Aim:
Provide the data again in its entirety, exactly as given.

Information shown:
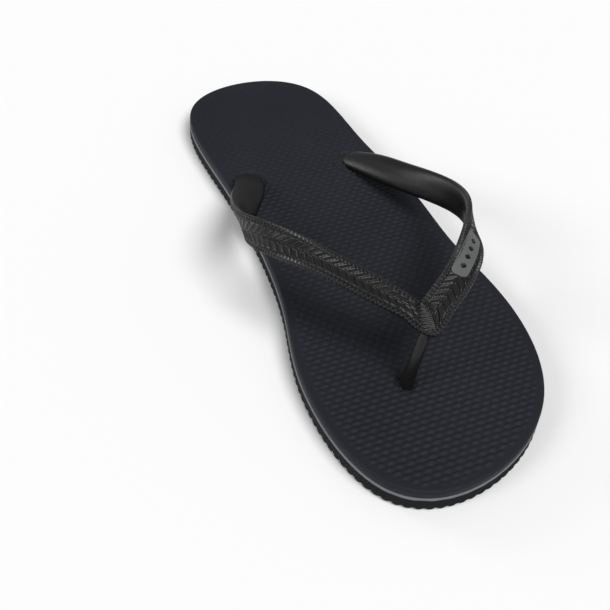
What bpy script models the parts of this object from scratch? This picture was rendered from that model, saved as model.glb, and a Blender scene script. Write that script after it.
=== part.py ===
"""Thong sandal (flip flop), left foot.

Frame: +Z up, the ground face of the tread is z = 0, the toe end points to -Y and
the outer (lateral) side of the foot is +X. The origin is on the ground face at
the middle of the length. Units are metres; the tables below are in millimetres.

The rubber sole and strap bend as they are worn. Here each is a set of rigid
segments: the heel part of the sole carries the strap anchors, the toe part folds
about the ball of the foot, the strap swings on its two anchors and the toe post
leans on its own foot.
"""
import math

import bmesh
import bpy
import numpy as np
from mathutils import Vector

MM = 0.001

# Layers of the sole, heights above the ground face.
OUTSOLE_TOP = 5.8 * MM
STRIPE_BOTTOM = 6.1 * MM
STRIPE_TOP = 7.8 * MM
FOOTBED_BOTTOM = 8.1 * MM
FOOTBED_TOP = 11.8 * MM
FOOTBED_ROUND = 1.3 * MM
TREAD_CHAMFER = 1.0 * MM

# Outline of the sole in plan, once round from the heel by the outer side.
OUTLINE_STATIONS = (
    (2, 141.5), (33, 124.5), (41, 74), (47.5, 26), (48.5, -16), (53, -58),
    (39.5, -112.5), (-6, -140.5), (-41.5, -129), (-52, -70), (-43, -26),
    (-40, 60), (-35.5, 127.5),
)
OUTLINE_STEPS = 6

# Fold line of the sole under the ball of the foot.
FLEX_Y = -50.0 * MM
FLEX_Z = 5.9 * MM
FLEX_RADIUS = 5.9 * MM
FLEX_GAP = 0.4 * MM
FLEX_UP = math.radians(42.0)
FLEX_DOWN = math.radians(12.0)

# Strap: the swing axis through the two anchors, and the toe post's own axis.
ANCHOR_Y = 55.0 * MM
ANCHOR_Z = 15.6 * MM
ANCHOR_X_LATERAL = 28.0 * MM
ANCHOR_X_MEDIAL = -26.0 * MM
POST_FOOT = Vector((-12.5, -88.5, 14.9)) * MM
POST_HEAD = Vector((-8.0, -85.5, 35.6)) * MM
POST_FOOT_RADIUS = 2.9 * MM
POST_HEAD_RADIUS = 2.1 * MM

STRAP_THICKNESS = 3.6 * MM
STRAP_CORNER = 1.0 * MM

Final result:
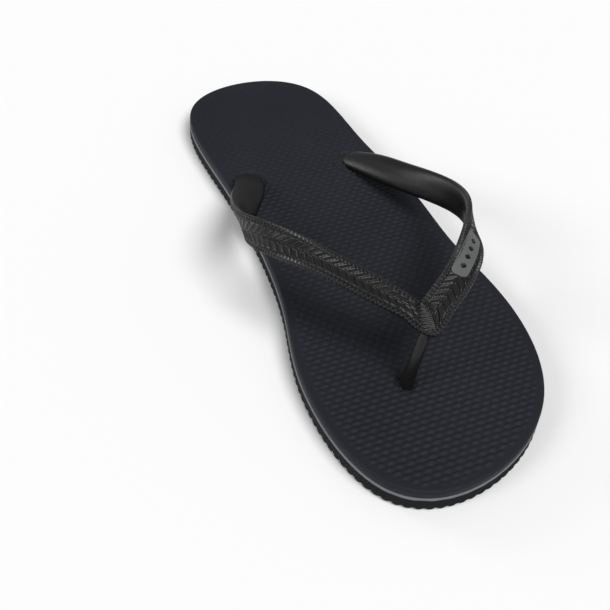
What bpy script models the parts of this object from scratch? This picture was rendered from that model, saved as model.glb, and a Blender scene script. Write that script after it.
=== part.py ===
"""Thong sandal (flip flop), left foot.

Frame: +Z up, the ground face of the tread is z = 0, the toe end points to -Y and
the outer (lateral) side of the foot is +X. The origin is on the ground face at
the middle of the length. Units are metres; the tables below are in millimetres.

The rubber sole and strap bend as they are worn. Here each is a set of rigid
segments: the heel part of the sole carries the strap anchors, the toe part folds
about the ball of the foot, the strap swings on its two anchors and the toe post
leans on its own foot.
"""
import math

import bmesh
import bpy
import numpy as np
from mathutils import Vector

MM = 0.001

# Layers of the sole, heights above the ground face.
OUTSOLE_TOP = 5.8 * MM
STRIPE_BOTTOM = 6.1 * MM
STRIPE_TOP = 7.8 * MM
FOOTBED_BOTTOM = 8.1 * MM
FOOTBED_TOP = 11.8 * MM
FOOTBED_ROUND = 1.3 * MM
TREAD_CHAMFER = 1.0 * MM

# Outline of the sole in plan, once round from the heel by the outer side.
OUTLINE_STATIONS = (
    (2, 141.5), (33, 124.5), (41, 74), (47.5, 26), (48.5, -16), (53, -58),
    (39.5, -112.5), (-6, -140.5), (-41.5, -129), (-52, -70), (-43, -26),
    (-40, 60), (-35.5, 127.5),
)
OUTLINE_STEPS = 6

# Fold line of the sole under the ball of the foot.
FLEX_Y = -50.0 * MM
FLEX_Z = 5.9 * MM
FLEX_RADIUS = 5.9 * MM
FLEX_GAP = 0.4 * MM
FLEX_UP = math.radians(42.0)
FLEX_DOWN = math.radians(12.0)

# Strap: the swing axis through the two anchors, and the toe post's own axis.
ANCHOR_Y = 55.0 * MM
ANCHOR_Z = 15.6 * MM
ANCHOR_X_LATERAL = 28.0 * MM
ANCHOR_X_MEDIAL = -26.0 * MM
POST_FOOT = Vector((-12.5, -88.5, 14.9)) * MM
POST_HEAD = Vector((-8.0, -85.5, 35.6)) * MM
POST_FOOT_RADIUS = 2.9 * MM
POST_HEAD_RADIUS = 2.1 * MM

STRAP_THICKNESS = 3.6 * MM
STRAP_CORNER = 1.0 * MM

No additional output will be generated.